■ EXERCISE DETAILS: Extract from the entries below, exactly as given, only the lines from the line containing "Reconstruct the object" to the line containing "fridge, in millimetres.", both lines included.

■ RECORDS PROVIDED:
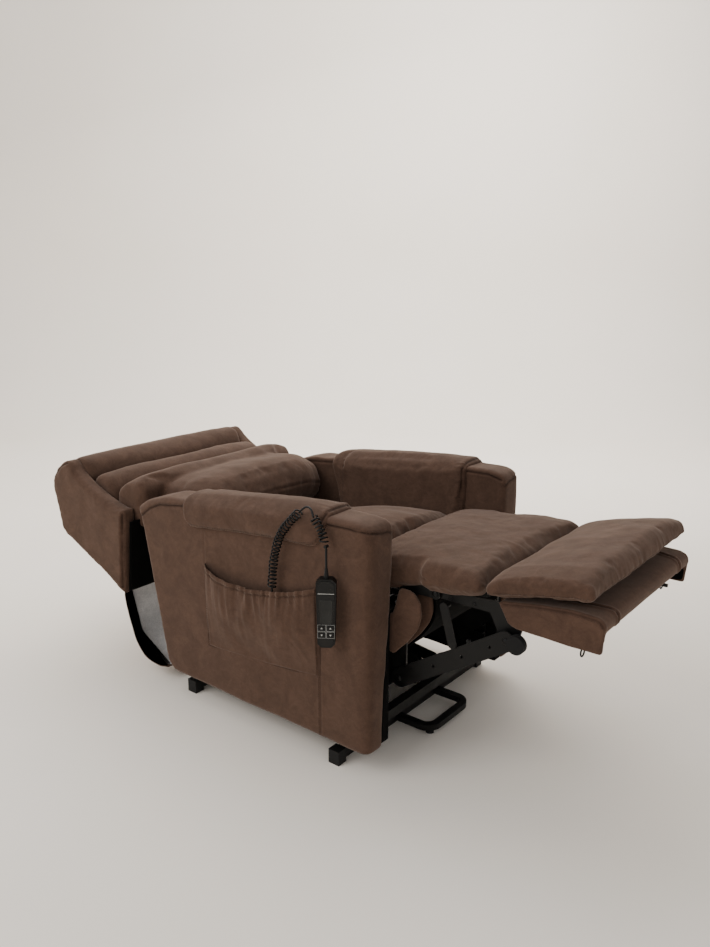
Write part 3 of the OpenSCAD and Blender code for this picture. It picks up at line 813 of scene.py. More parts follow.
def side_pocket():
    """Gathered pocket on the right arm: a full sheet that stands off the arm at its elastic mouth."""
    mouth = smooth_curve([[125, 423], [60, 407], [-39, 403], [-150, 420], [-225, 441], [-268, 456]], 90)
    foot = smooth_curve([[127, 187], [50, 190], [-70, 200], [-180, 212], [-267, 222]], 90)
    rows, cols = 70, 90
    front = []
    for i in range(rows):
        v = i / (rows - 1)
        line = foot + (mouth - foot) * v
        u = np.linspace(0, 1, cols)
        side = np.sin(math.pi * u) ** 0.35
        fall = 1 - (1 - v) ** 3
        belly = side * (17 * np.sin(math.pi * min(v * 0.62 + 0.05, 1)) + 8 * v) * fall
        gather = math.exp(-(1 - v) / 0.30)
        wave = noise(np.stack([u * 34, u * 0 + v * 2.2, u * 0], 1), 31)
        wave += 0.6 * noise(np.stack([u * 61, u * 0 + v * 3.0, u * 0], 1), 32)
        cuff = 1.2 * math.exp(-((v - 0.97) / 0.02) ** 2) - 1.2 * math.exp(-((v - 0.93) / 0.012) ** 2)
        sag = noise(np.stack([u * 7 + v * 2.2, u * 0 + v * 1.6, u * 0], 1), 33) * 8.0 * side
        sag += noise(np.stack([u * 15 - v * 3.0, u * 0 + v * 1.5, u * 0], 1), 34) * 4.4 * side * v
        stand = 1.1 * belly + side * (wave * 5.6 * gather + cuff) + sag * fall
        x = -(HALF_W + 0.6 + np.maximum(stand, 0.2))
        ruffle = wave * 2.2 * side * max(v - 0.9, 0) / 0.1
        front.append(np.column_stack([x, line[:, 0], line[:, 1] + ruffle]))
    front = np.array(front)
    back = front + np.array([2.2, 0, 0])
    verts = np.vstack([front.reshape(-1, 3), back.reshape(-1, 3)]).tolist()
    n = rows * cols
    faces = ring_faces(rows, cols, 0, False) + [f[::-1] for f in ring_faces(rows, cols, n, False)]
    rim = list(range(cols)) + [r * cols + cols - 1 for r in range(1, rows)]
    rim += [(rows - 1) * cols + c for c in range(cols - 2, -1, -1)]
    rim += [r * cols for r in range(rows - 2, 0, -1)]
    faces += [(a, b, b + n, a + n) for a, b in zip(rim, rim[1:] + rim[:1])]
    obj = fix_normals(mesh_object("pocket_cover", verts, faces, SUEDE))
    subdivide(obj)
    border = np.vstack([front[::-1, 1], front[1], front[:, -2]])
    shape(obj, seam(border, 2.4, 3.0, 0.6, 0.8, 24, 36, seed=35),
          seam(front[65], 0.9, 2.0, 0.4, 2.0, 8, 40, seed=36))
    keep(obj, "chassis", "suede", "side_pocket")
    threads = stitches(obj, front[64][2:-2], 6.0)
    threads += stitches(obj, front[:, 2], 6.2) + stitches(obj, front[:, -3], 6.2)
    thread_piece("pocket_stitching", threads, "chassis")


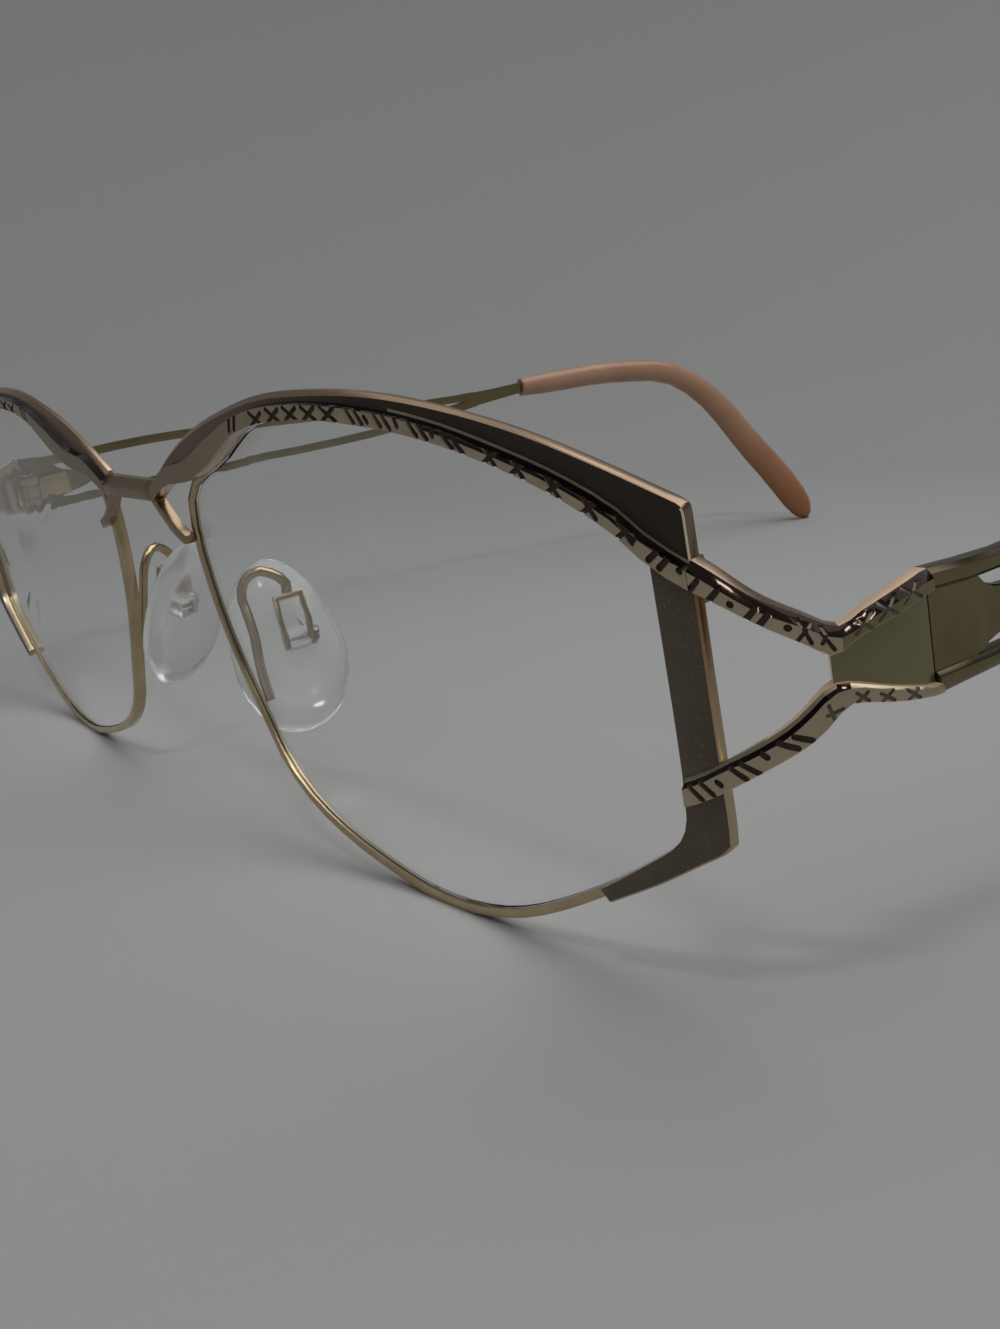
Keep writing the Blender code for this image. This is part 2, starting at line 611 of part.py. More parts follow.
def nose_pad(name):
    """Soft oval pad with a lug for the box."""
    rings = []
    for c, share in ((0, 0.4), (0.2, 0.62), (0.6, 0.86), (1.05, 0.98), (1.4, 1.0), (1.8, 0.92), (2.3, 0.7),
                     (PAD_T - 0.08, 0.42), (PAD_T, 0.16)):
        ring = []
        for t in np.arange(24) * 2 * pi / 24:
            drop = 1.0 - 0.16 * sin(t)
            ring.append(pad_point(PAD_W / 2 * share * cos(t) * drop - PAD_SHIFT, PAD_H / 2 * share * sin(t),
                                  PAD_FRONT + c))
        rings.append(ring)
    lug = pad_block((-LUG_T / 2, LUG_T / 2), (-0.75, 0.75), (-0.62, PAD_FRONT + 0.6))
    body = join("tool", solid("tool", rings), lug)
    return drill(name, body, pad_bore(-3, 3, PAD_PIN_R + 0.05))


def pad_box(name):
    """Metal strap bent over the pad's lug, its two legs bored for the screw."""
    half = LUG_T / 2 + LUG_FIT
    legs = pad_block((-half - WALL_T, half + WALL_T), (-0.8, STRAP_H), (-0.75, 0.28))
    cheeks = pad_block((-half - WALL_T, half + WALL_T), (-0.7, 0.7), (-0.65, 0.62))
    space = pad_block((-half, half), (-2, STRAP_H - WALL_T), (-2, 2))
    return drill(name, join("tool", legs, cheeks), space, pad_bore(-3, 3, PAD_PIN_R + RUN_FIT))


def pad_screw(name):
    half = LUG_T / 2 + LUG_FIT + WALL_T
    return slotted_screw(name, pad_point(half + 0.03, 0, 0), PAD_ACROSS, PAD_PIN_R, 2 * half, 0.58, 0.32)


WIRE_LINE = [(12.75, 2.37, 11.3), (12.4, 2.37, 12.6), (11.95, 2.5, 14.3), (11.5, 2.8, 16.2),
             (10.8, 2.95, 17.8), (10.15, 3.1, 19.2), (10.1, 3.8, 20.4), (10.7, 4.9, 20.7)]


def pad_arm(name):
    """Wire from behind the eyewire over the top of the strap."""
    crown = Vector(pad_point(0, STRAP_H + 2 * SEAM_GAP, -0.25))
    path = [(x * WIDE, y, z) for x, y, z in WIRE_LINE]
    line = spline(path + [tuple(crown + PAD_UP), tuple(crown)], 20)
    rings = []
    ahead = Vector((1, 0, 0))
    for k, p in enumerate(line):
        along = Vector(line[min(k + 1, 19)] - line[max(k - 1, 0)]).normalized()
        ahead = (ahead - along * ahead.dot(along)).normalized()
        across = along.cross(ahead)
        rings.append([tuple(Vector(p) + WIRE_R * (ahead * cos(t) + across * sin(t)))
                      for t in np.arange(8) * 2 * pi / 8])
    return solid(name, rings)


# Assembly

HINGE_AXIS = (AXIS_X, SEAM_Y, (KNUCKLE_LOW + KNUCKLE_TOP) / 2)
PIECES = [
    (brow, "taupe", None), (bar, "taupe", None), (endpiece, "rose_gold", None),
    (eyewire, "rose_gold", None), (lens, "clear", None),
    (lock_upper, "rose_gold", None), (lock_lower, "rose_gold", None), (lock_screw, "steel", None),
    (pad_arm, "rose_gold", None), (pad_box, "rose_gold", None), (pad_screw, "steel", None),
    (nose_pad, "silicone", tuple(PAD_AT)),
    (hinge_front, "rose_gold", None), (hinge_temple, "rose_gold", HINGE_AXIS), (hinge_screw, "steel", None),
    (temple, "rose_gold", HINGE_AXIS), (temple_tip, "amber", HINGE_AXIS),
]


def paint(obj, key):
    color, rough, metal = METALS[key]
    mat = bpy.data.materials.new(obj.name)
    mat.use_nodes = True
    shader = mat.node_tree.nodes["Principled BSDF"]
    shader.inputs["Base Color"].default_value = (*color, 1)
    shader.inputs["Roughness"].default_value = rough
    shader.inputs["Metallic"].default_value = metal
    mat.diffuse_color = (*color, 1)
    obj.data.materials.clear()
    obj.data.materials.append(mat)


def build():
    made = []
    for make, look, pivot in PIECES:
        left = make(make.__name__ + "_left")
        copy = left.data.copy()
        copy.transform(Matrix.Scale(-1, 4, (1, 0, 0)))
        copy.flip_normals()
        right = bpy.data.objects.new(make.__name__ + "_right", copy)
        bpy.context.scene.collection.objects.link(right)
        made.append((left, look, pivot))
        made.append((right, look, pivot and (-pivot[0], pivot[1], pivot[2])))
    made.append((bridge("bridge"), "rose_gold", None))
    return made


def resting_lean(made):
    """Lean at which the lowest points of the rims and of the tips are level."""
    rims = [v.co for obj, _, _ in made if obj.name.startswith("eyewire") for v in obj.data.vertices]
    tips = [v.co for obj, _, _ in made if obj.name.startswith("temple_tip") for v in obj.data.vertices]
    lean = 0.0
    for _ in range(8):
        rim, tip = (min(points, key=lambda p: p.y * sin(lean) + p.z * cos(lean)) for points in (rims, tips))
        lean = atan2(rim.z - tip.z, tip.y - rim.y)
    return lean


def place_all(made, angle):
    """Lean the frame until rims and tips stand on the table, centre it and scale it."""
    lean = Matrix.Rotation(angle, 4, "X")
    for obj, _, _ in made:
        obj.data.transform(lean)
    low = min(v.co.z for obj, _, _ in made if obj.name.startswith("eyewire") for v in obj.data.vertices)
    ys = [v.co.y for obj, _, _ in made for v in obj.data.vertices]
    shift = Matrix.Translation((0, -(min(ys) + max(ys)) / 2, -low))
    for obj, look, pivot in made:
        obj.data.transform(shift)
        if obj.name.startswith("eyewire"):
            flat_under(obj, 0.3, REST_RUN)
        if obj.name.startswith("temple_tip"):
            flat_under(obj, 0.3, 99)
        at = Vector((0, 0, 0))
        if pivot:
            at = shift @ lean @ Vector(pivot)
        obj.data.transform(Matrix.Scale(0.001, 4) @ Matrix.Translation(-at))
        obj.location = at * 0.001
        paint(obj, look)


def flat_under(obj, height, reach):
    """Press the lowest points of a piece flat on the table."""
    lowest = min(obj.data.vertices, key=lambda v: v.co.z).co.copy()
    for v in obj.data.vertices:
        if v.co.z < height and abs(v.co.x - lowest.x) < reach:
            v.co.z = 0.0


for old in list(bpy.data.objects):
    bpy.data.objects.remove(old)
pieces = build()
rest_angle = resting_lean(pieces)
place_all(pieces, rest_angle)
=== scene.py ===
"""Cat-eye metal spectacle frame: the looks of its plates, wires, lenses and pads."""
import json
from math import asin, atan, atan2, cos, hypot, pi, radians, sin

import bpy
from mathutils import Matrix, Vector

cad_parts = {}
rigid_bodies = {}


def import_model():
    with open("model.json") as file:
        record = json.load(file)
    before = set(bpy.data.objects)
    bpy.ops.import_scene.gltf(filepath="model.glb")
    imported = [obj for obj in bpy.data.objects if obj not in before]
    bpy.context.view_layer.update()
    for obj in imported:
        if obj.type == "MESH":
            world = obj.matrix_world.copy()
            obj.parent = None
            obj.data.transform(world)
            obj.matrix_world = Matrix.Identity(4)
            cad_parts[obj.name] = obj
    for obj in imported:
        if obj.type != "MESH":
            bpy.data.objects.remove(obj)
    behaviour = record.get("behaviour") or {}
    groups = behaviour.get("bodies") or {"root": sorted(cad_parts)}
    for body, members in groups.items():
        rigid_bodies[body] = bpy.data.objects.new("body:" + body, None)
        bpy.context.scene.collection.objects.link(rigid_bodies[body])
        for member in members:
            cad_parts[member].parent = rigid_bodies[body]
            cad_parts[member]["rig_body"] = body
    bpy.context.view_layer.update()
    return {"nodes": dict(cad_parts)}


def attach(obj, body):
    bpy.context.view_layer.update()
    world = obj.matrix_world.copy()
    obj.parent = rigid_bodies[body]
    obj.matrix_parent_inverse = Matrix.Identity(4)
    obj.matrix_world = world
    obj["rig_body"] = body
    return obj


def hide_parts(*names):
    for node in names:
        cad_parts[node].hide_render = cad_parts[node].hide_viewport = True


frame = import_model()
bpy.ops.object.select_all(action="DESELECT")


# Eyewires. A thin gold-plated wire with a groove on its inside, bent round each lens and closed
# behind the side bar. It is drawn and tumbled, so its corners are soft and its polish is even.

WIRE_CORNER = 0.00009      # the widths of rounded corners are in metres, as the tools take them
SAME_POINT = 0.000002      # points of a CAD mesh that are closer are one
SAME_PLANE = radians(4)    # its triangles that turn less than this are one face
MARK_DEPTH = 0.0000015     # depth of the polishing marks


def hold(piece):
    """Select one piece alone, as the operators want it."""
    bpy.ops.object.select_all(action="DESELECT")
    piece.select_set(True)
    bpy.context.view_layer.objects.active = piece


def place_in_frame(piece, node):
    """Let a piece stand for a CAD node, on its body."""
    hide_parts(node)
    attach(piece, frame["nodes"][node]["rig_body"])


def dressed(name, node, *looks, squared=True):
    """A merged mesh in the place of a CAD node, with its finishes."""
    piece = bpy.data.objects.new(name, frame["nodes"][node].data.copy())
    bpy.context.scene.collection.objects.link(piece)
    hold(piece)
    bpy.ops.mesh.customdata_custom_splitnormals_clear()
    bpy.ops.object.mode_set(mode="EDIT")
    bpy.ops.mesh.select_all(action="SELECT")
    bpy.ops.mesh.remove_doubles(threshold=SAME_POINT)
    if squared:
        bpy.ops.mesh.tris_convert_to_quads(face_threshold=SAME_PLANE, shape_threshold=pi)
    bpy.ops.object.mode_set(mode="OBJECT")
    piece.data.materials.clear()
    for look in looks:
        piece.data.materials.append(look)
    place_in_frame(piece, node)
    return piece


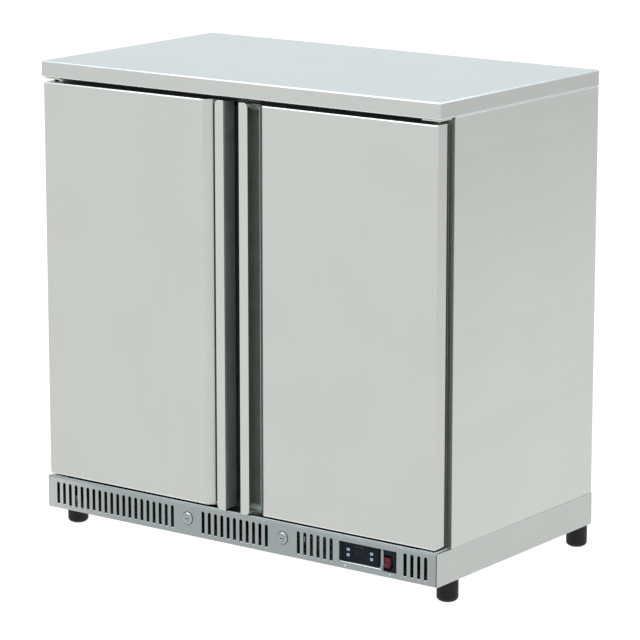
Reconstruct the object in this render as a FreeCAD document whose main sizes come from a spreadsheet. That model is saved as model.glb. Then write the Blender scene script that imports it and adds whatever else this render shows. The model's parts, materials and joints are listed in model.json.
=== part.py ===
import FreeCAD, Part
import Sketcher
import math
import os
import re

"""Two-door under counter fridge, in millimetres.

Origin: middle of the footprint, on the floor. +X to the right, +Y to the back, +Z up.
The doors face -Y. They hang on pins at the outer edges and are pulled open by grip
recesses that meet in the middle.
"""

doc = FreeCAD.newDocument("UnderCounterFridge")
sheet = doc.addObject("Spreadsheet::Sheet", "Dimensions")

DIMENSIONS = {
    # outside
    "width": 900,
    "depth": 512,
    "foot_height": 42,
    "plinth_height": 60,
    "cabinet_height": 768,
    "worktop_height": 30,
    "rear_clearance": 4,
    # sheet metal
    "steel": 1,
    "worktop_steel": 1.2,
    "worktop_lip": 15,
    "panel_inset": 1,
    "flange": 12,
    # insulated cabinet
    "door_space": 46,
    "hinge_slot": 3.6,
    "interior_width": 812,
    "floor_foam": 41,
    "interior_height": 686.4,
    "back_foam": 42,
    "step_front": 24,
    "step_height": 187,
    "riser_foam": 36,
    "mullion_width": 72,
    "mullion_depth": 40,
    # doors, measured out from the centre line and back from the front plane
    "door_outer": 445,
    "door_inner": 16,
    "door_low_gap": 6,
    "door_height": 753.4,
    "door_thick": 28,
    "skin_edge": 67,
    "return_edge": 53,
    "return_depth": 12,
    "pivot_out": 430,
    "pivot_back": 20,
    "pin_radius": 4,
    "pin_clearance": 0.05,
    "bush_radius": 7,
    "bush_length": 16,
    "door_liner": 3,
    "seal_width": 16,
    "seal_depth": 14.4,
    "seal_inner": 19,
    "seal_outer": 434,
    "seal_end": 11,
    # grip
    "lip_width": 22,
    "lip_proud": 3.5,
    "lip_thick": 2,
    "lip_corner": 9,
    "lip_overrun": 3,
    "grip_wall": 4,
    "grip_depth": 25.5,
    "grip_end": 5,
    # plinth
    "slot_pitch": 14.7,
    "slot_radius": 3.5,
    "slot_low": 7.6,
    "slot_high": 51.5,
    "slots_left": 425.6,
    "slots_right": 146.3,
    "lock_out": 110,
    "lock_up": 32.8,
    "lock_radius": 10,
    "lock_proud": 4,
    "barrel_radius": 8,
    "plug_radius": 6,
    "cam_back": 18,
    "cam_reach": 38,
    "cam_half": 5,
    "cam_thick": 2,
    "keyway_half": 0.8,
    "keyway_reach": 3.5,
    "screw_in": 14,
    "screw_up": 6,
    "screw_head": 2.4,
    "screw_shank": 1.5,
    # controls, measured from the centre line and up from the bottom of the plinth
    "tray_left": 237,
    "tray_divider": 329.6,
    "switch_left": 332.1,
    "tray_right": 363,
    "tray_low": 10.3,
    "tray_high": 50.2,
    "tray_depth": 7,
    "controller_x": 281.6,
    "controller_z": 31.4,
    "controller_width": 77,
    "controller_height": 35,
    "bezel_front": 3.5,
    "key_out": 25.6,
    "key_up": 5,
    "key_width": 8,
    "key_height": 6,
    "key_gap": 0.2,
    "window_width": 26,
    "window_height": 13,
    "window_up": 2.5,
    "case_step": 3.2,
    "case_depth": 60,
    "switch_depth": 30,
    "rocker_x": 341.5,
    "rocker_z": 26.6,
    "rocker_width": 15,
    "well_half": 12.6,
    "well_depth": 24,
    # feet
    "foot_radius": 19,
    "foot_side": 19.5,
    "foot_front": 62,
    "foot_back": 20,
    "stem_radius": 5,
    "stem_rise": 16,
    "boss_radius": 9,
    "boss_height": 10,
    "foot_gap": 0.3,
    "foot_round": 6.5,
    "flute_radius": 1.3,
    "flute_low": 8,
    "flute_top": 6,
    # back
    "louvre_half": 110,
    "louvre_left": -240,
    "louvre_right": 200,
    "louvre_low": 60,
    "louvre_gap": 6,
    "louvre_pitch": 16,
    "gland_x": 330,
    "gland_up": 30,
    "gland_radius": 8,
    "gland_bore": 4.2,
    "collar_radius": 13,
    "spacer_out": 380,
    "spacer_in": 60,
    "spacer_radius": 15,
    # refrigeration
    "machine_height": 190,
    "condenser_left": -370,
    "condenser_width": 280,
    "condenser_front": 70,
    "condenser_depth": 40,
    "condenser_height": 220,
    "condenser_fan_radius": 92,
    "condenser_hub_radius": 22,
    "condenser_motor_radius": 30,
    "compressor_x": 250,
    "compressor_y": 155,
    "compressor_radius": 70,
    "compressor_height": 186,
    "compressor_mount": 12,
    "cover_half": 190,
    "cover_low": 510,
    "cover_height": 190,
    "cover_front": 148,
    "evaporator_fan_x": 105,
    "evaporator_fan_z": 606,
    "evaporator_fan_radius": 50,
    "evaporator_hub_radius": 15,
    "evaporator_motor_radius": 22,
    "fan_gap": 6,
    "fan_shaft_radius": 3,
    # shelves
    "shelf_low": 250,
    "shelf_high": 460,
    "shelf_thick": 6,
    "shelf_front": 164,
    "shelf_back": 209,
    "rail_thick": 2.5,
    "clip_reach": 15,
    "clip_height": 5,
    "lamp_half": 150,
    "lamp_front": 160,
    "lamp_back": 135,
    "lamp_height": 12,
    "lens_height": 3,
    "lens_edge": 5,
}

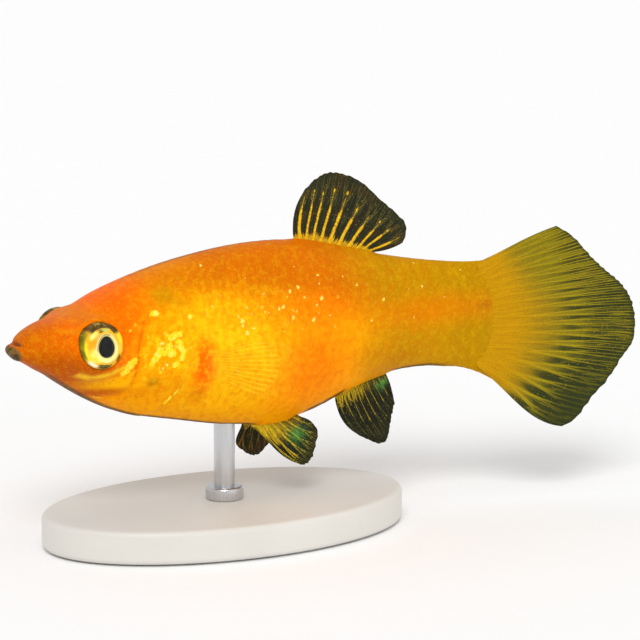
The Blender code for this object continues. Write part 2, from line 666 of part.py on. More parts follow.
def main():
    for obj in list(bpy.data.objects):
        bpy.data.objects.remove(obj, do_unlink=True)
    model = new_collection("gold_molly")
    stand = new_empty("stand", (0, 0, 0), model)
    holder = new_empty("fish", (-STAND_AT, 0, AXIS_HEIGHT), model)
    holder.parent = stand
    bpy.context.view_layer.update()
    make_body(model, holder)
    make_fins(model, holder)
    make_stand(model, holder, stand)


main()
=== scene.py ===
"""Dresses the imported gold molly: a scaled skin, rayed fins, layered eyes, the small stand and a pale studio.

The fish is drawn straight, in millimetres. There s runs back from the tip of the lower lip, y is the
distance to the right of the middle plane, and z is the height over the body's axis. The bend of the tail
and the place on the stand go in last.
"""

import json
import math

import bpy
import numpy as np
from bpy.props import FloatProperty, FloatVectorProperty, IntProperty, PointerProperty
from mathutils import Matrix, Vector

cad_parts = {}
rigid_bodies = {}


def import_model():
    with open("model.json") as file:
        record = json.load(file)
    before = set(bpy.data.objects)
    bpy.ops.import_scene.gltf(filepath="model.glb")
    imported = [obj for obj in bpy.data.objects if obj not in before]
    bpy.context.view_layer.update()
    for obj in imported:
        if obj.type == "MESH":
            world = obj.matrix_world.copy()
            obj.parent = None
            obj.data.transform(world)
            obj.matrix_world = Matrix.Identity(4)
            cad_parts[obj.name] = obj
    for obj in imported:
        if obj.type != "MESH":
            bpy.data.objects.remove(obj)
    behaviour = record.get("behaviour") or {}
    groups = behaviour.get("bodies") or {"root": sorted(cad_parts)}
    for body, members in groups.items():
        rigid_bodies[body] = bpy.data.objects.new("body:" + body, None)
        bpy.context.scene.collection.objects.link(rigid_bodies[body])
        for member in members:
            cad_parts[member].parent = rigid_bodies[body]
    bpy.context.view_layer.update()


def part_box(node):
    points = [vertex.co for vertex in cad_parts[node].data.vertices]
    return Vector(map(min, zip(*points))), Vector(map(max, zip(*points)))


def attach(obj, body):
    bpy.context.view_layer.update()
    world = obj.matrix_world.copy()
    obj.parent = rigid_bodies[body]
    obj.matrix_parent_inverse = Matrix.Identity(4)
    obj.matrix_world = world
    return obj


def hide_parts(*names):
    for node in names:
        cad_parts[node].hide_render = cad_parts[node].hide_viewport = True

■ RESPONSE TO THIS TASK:
Reconstruct the object in this render as a FreeCAD document whose main sizes come from a spreadsheet. That model is saved as model.glb. Then write the Blender scene script that imports it and adds whatever else this render shows. The model's parts, materials and joints are listed in model.json.
=== part.py ===
import FreeCAD, Part
import Sketcher
import math
import os
import re

"""Two-door under counter fridge, in millimetres.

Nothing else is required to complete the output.